(Dataset entries)
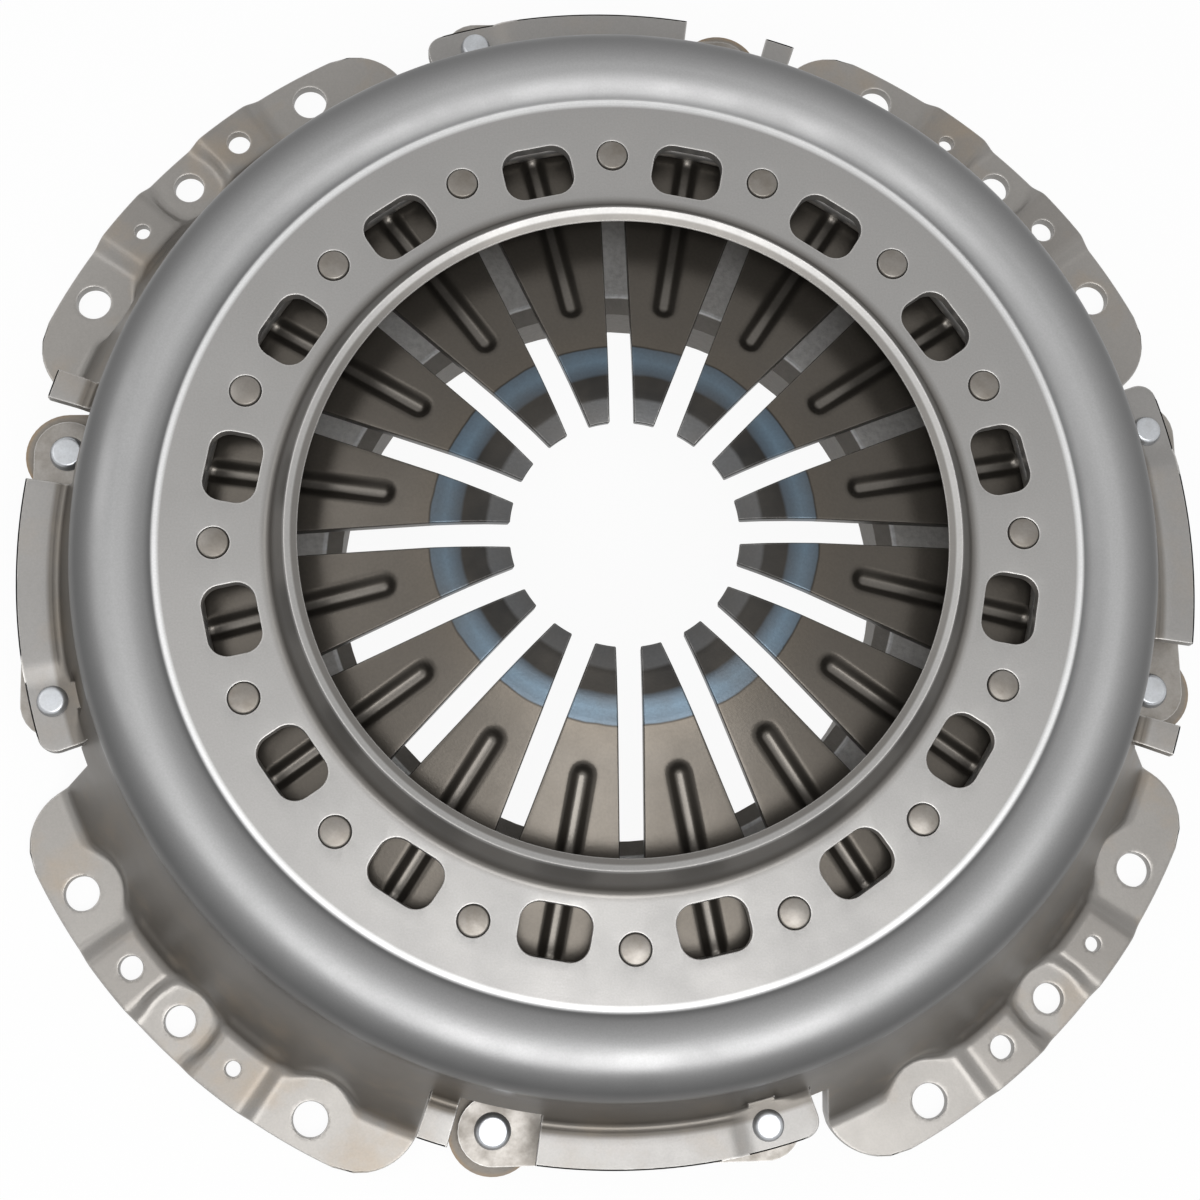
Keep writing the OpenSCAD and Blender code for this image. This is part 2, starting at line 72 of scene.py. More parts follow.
class Finish:
    """Wires shader nodes, one line for each layer."""

    def __init__(self, name, metallic, roughness):
        self.name = name
        self.material = bpy.data.materials.new(name)
        self.material.use_nodes = True
        self.tree = self.material.node_tree
        self.skin = self.tree.nodes["Principled BSDF"]
        self.skin.inputs["Metallic"].default_value = metallic
        self.skin.inputs["Roughness"].default_value = roughness
        self.place = self.add("ShaderNodeTexCoord").outputs["Object"]
        self.apart = self.add("ShaderNodeSeparateXYZ")
        self.link(self.place, self.apart.inputs[0])
        self.height = self.apart.outputs["Z"]

    def add(self, kind, **settings):
        node = self.tree.nodes.new(kind)
        for key, value in settings.items():
            setattr(node, key, value)
        return node

    def link(self, source, target):
        if isinstance(source, bpy.types.NodeSocket):
            self.tree.links.new(source, target)
        else:
            target.default_value = source

    def math(self, work, a, b=0.0):
        node = self.add("ShaderNodeMath", operation=work)
        self.link(a, node.inputs[0])
        self.link(b, node.inputs[1])
        return node.outputs[0]

    def length(self, a, b):
        """Distance that two sides at a right angle reach."""
        return self.math("SQRT", self.math("ADD", self.math("MULTIPLY", a, a), self.math("MULTIPLY", b, b)))

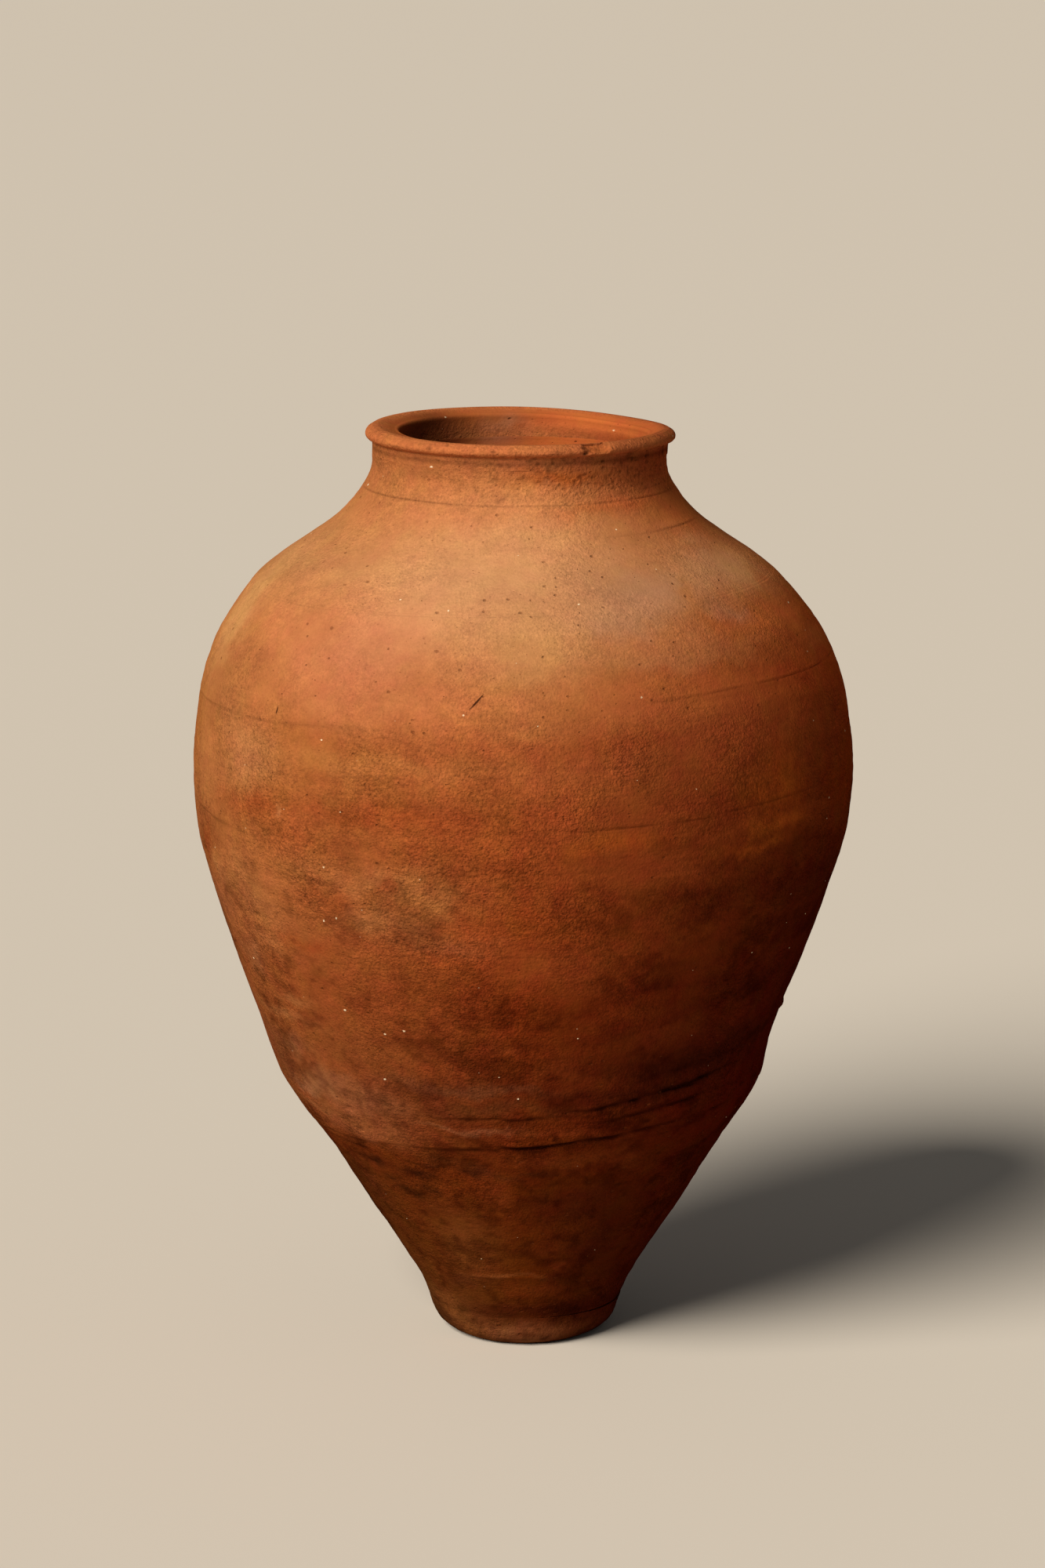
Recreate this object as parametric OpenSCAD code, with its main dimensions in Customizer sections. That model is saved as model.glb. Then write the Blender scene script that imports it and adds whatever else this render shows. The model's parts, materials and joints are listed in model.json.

Given exercise => Output each entry precisely as given.

Reply to the exercise =>
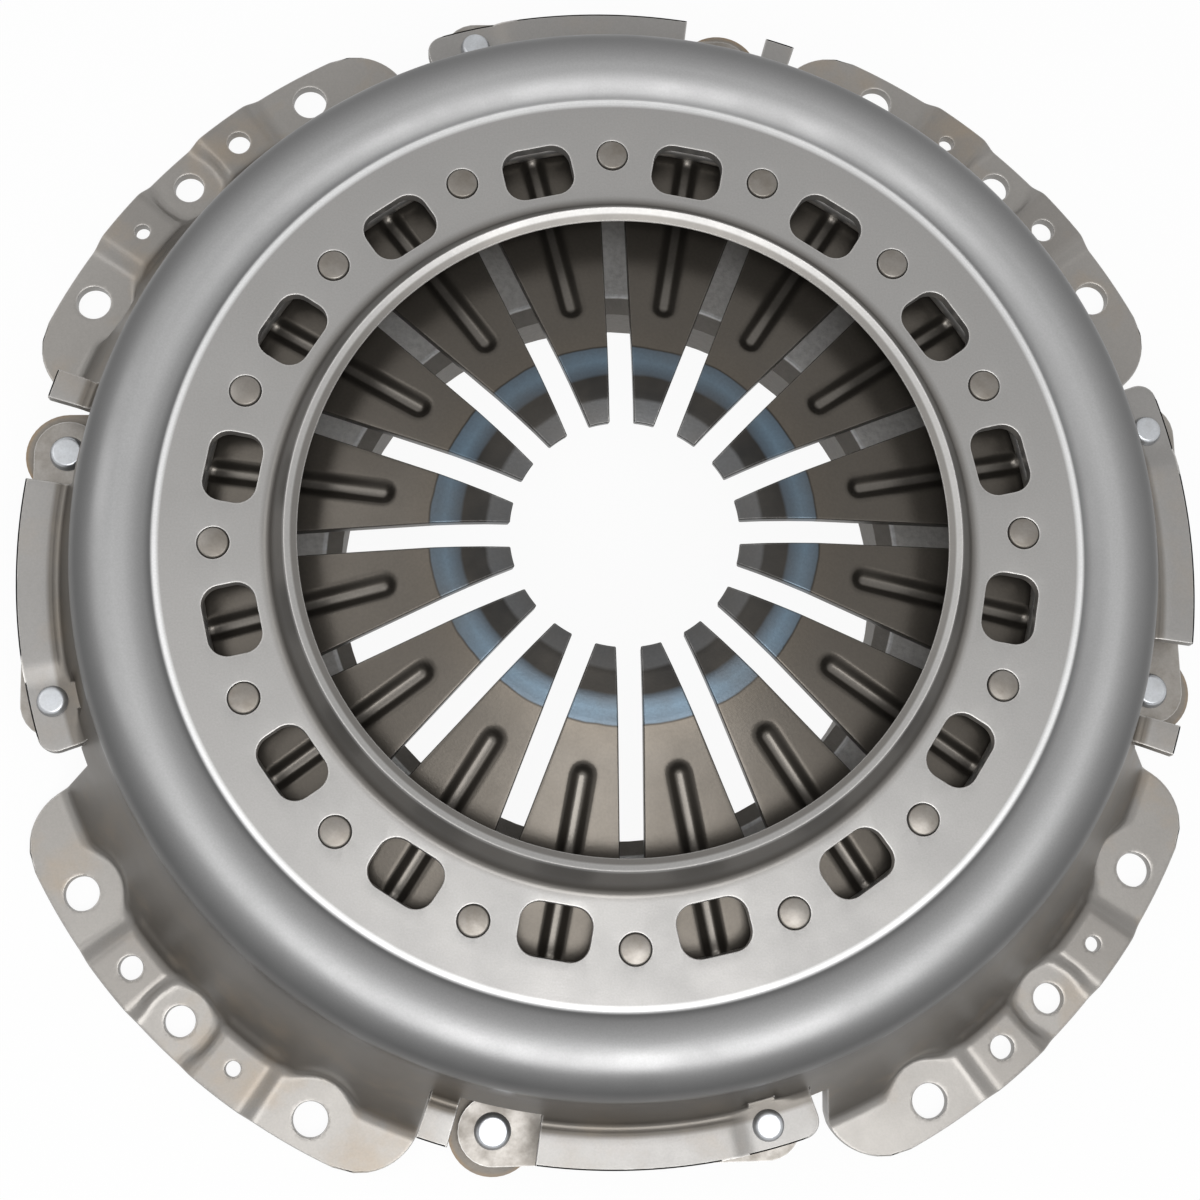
Keep writing the OpenSCAD and Blender code for this image. This is part 2, starting at line 72 of scene.py. More parts follow.
class Finish:
    """Wires shader nodes, one line for each layer."""

    def __init__(self, name, metallic, roughness):
        self.name = name
        self.material = bpy.data.materials.new(name)
        self.material.use_nodes = True
        self.tree = self.material.node_tree
        self.skin = self.tree.nodes["Principled BSDF"]
        self.skin.inputs["Metallic"].default_value = metallic
        self.skin.inputs["Roughness"].default_value = roughness
        self.place = self.add("ShaderNodeTexCoord").outputs["Object"]
        self.apart = self.add("ShaderNodeSeparateXYZ")
        self.link(self.place, self.apart.inputs[0])
        self.height = self.apart.outputs["Z"]

    def add(self, kind, **settings):
        node = self.tree.nodes.new(kind)
        for key, value in settings.items():
            setattr(node, key, value)
        return node

    def link(self, source, target):
        if isinstance(source, bpy.types.NodeSocket):
            self.tree.links.new(source, target)
        else:
            target.default_value = source

    def math(self, work, a, b=0.0):
        node = self.add("ShaderNodeMath", operation=work)
        self.link(a, node.inputs[0])
        self.link(b, node.inputs[1])
        return node.outputs[0]

    def length(self, a, b):
        """Distance that two sides at a right angle reach."""
        return self.math("SQRT", self.math("ADD", self.math("MULTIPLY", a, a), self.math("MULTIPLY", b, b)))

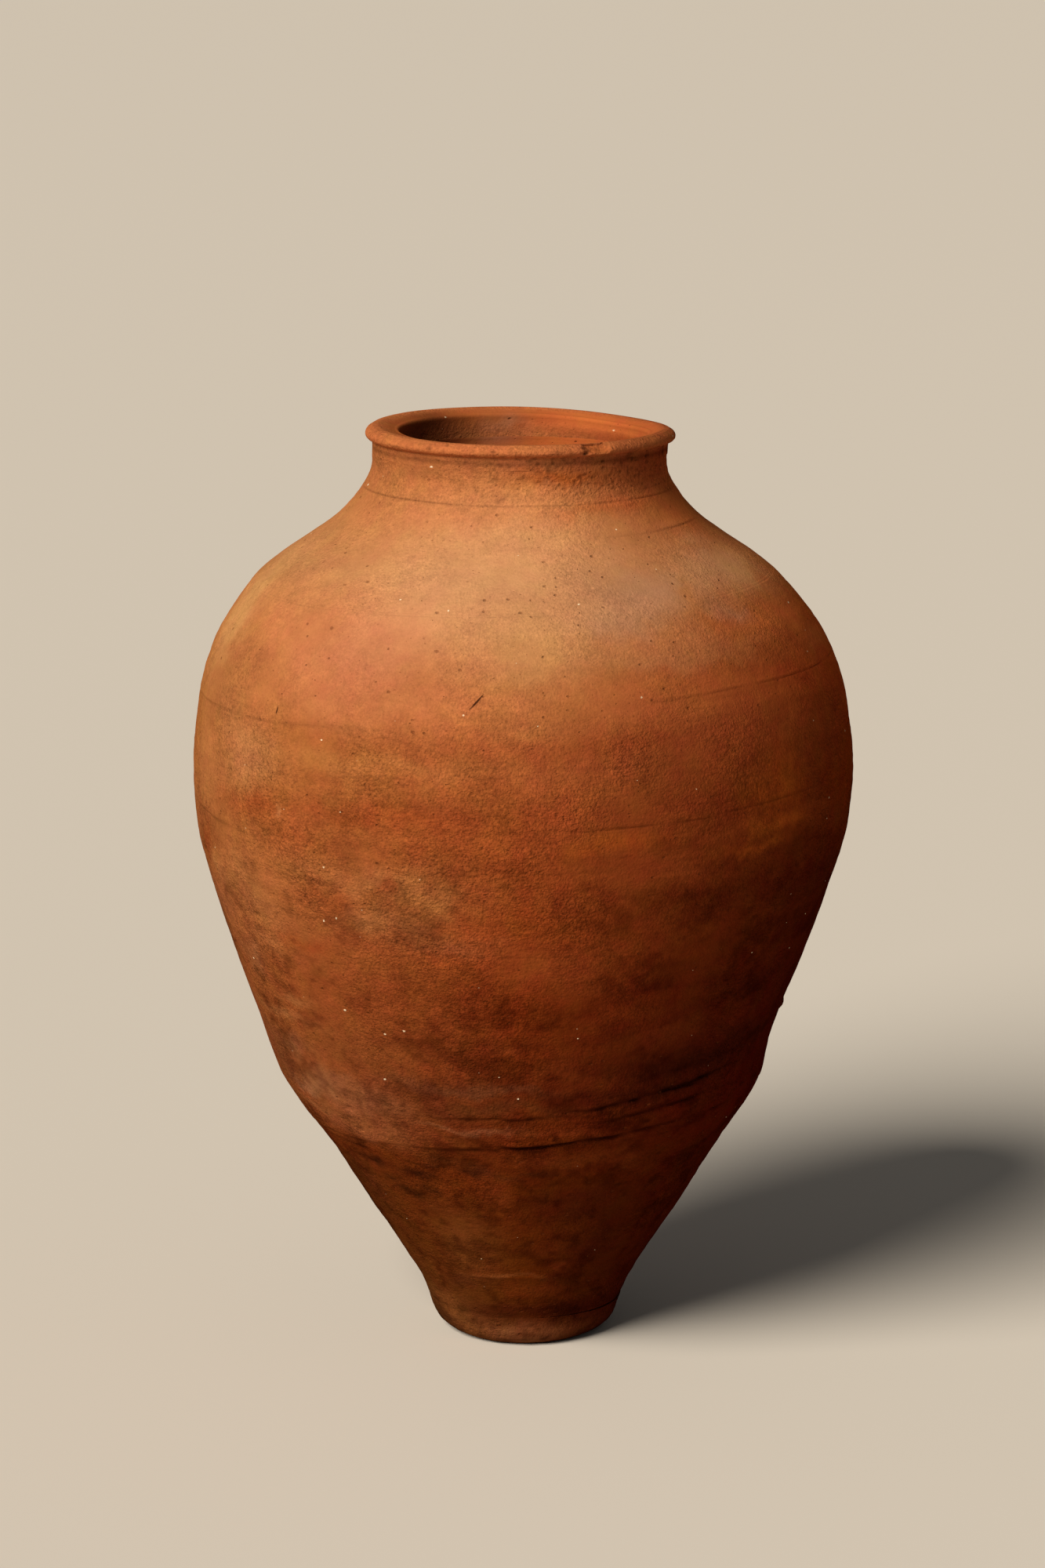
Recreate this object as parametric OpenSCAD code, with its main dimensions in Customizer sections. That model is saved as model.glb. Then write the Blender scene script that imports it and adds whatever else this render shows. The model's parts, materials and joints are listed in model.json.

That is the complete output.